Over the course of three years, the Fund for Theological Education became the Forum for Theological Exploration -- still FTE but with a different vision. While still the Fund, leaders recognized that their values and their outcomes were not aligned. Their desire for diversity in the core program that offered fellowships to young people exploring a call to ministry, for example, was not at all reflected in the 80% white, middle-class, mainline Protestant pool of applicants the program was attracting.

In addition, they were hearing from young people who craved more community with one another to expand their vision of what ministry could look like and who wanted to have their imaginations challenged within a diverse community of peers.

This reconsideration of the way FTE was embodying its values -- or not -- led to a shift in focus. The new version of FTE became a leadership incubator partnering with faith communities and faith-based organizations to produce a generation of diverse, faithful, world-healing leaders. While fellowships are still part of what they do, a renewed emphasis has emerged on connecting good work that is already being done and listening to those doing that work.

Throughout the transformation, CARE practices were central to bringing the organization and its leaders along, the three authors explain.

Creating a hospitable space, for example, showed up in everything from configuring the seating in meetings to slowing down the pace of their work -- even putting their signature program on pause at one point. Enacting the next most faithful step meant genuinely listening to colleagues, partners and stakeholders, even when what they had to say was critical of the organization’s work.

Ahead of the book’s release in January, Lewis spoke with Faith & Leadership’s Aleta Payne. The following is an edited transcript.

Faith & Leadership: I’d like to start with the book’s dedication: “to … a new generation of people -- the dreamers, freedom fighters, artists, and warrior-healers -- who refuse to accept things as they are as all that there is and pursue another way.” That resonates on many levels. How did you come up with it?

Stephen Lewis: I think, at the end of the day, God is still calling a new generation of people to co-conspire with God’s spirit to make the world anew. This work is not for the faint of heart. It is for those who believe that God’s work and God’s presence are not contained Lewsor incarcerated within our parochial settings but in the world. That they can make a difference with their one precious life.

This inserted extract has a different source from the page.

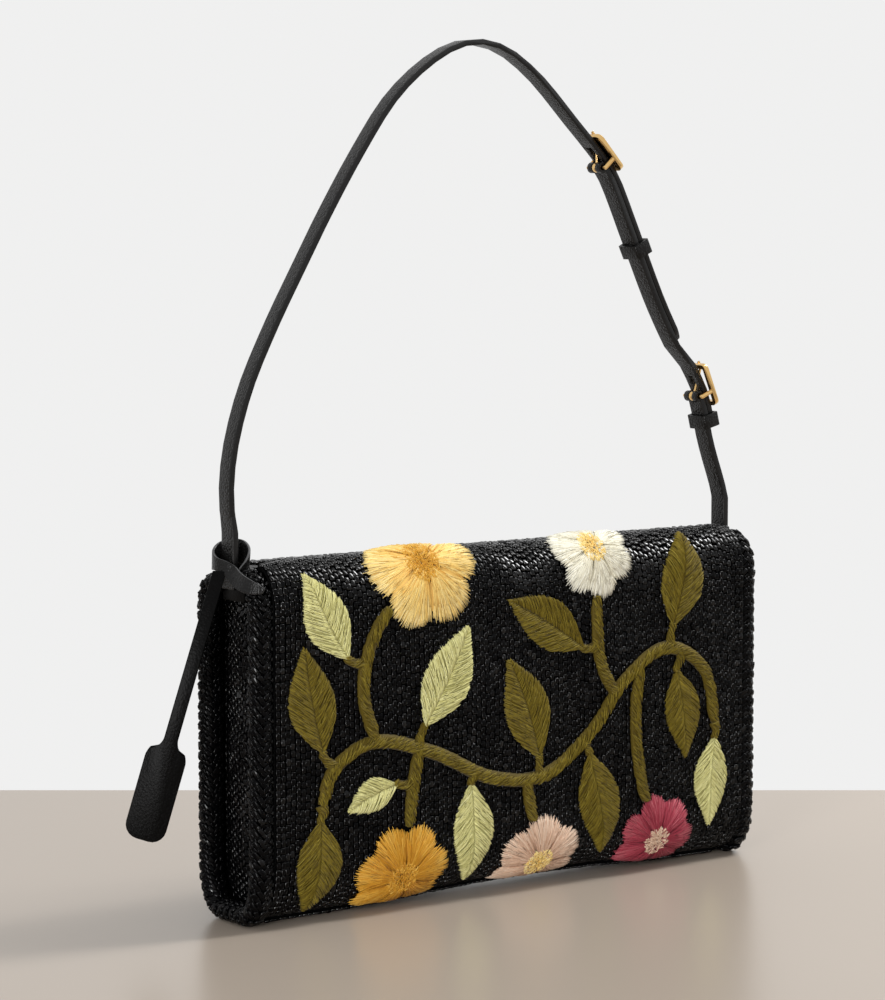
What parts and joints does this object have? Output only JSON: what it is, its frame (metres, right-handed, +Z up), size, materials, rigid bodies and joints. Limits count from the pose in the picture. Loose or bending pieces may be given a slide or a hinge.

We’re dedicating this to a generation of dreamers and freedom fighters and artists and warrior-healers, those who are on the front line and the back line but who actually believe that they can make a difference in the world, can at least make the world better than the world that they inherited, for generations to come.

F&L: Running throughout the book is the acronym CARE. What is the origin of that and how does it apply to an organizational and individual context?

SL: For over a decade now, we have been trying to work with congregations and other church-led organizations about giving attention to the vocational accompaniment of the next generation, kind of as ethnographers, as observers. To see, for those who do pick up this work, what is it that they actually do, what are their patterns and habits for accompanying the next generation.

We’ve been drawing on what we see within African American church settings, the ways in which they are and have been on the front line of trying to create social change. We’ve drawn on a lot of literature and a lot of research from the organizational design world.

We’ve been synthesizing those things alongside the question, What does it mean and what does it take to lead change in congregations and institutional contexts?

A little over a decade ago, Matthew and I came together and created a program, a signature leadership program for pastors of color.

Part of what we were asking at that time was, What do they need in order to lead change purposefully in their institutional contexts? How do they help their congregations lead and respond to a changing landscape, and lead in the ways in which they’re called now to be in the world?

We were reading and synthesizing a lot of what we saw in organizational contexts. The CARE practices really are a kind of umbrella that captures a lot and tries to pull all that together. We think that these disciplines, these four CARE practices, provide real concrete handles to think about how you actually move through a discernment process to take your next most faithful step for the ways in which God is calling you.

If you even look at your own life, oftentimes when you’re called to do something or when you want to make a change in your life, you have to create space to be able to begin to think about what that entails.

You have to have someone, if not yourself, asking the kinds of questions that unearth a deeper resonance or meaning within your own life. You have to do some time thinking and reflecting on, How does this relate to God’s story, and how God is calling me now in order to be different than what I am currently?

I think you can apply that to most people’s lives. And I think it also happens at the institutional level.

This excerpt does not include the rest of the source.